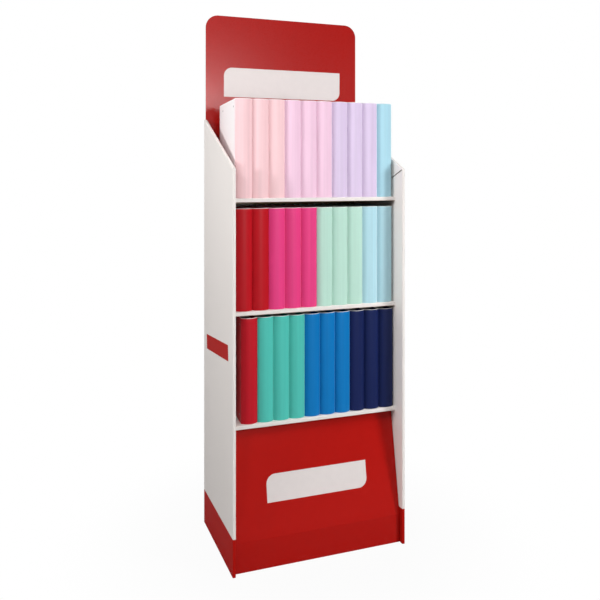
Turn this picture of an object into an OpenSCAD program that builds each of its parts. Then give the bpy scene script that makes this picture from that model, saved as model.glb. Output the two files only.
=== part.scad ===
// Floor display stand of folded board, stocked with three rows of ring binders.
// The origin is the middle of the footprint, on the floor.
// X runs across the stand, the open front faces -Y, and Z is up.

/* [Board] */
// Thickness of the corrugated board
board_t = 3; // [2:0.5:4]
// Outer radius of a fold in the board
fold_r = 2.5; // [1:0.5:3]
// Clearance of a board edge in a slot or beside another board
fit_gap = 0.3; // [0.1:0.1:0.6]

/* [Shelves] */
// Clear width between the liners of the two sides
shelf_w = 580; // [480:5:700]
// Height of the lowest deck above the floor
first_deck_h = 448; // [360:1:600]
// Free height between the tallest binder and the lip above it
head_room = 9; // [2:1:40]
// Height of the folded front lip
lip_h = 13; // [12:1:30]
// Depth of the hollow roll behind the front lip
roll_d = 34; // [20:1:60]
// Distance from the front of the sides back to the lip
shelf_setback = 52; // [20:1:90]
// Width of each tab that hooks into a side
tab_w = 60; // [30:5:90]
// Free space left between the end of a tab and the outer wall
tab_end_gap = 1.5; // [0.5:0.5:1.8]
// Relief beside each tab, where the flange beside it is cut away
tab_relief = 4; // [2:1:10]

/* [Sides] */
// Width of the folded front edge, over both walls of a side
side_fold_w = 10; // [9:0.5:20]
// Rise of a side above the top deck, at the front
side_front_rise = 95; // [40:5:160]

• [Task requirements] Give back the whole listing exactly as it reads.

• [Full solution]
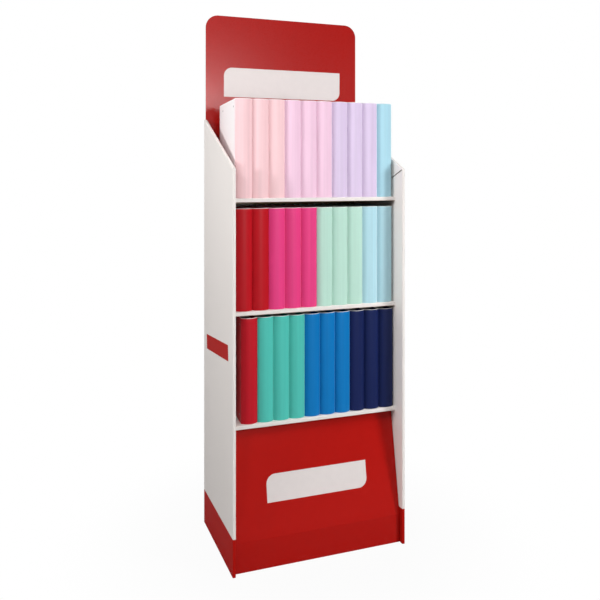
Turn this picture of an object into an OpenSCAD program that builds each of its parts. Then give the bpy scene script that makes this picture from that model, saved as model.glb. Output the two files only.
=== part.scad ===
// Floor display stand of folded board, stocked with three rows of ring binders.
// The origin is the middle of the footprint, on the floor.
// X runs across the stand, the open front faces -Y, and Z is up.

/* [Board] */
// Thickness of the corrugated board
board_t = 3; // [2:0.5:4]
// Outer radius of a fold in the board
fold_r = 2.5; // [1:0.5:3]
// Clearance of a board edge in a slot or beside another board
fit_gap = 0.3; // [0.1:0.1:0.6]

/* [Shelves] */
// Clear width between the liners of the two sides
shelf_w = 580; // [480:5:700]
// Height of the lowest deck above the floor
first_deck_h = 448; // [360:1:600]
// Free height between the tallest binder and the lip above it
head_room = 9; // [2:1:40]
// Height of the folded front lip
lip_h = 13; // [12:1:30]
// Depth of the hollow roll behind the front lip
roll_d = 34; // [20:1:60]
// Distance from the front of the sides back to the lip
shelf_setback = 52; // [20:1:90]
// Width of each tab that hooks into a side
tab_w = 60; // [30:5:90]
// Free space left between the end of a tab and the outer wall
tab_end_gap = 1.5; // [0.5:0.5:1.8]
// Relief beside each tab, where the flange beside it is cut away
tab_relief = 4; // [2:1:10]

/* [Sides] */
// Width of the folded front edge, over both walls of a side
side_fold_w = 10; // [9:0.5:20]
// Rise of a side above the top deck, at the front
side_front_rise = 95; // [40:5:160]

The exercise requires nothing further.